Oh, yeah.  And Happy Thanksgiving. :)

Skype + Twitter + 3rd Graders + Boxcar Children = Wow

Friday, October 16th, 2009

The interviewers and the interviewees 

Over the summer School Library Journal floated out the idea that many children’s authors would consider doing a free 20′ Skype author visit.  That sounded just great to a third grade teacher and me.  We scoured the list for the authors with the most appeal to our kids and sent a few Tweets to inquire.  No dice.  (But we’re not giving up!)

But in the meantime, I had also heard from Michelle Bayuk, head of marketing for Albert Whitman, that Whitman was going to launch five Twitter feeds: one for the narrator of the Boxcar Children and one in the voice of each of the four characters. 

AND, as I’ve mentioned before, I learned that the Boxcar Children (which remains a favorite with our second and third graders) is now a graphic novels series!

There was just one hurdle: how could we connect our young learners with the five Twitter feeds without having them log into Twitter (which restricts access to users over 13) and with all the feeds appearing on one page? We just wanted the Boxcar Twitter feeds, not everything else.

Leave it to my intrepid (and, sadly, about to depart) student teacher Raya, who figured out a way to get the Twitter feeds we need and embed them into our new media center wiki.  Voila! We had what we needed.

Now we had a cool opportunity to talk about how there are many ways to tell a story in the 21st century: with “regular” books, with graphic novels, AND with (a safe version of) Twitter. 

Our wheels started turning.  Would Michelle consider Skyping with our kids?

Michelle had an even more interesting idea: let Boxcar ghostwriter and editor Wendy McClure do the interview!

So we planned a three-day set of activities in lieu of the regular book talks we give when kids come to check out:

  • Day One: Introduce/re-introduce kids to Chapter 1 of the chapter book, graphic novel, and Twitter feed
  • Day Two: Talk about the role of an editor, with a role-play in which I played the author and Raya and the class played the editor.  (See our efforts on Etherpad - a wonderful tool! - here). Talk about what comprises a good interview question.
  • Day Three: In classrooms, kids and teachers worked HARD to create great questions.  They then came to the media center for the interview!

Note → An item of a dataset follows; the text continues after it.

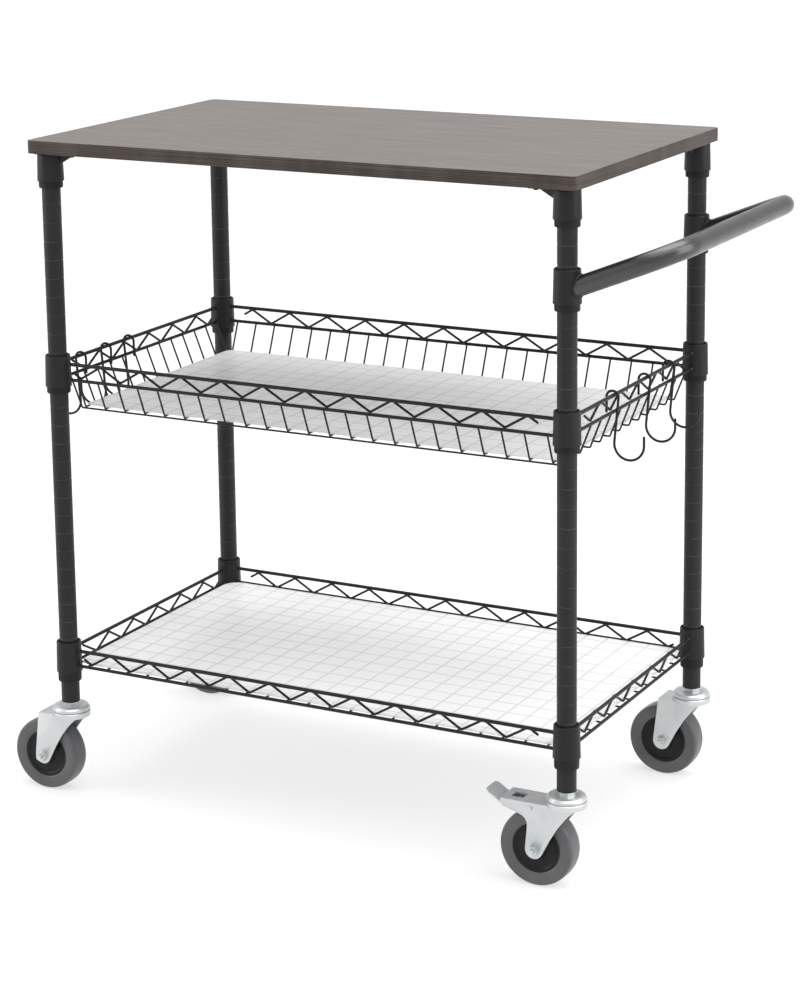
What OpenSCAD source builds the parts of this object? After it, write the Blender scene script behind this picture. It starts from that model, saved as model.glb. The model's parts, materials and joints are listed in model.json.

Wow! Our kids did a phenomenal job.  Even with a double-class, they were glued to the screen, poised, attentive, and did ask great questions.  Best of all, they listened for the answers because the answers mattered to them.

We didn’t have the typical author visit, but we had something that empowered our kids to do their best and to think more deeply. And next time they get a paper back from their teacher with editing suggestions, I bet they’ll think just a bit more about how all authors have editors, even the famous ones!

Thanks so much to Michelle and Wendy for giving our kids the chance to dig into some authentic work and to feel proud of their results. There is a wonderful feeling that comes over a media center when kids are really engaged with what they are learning about, and we’ve had three great days of that.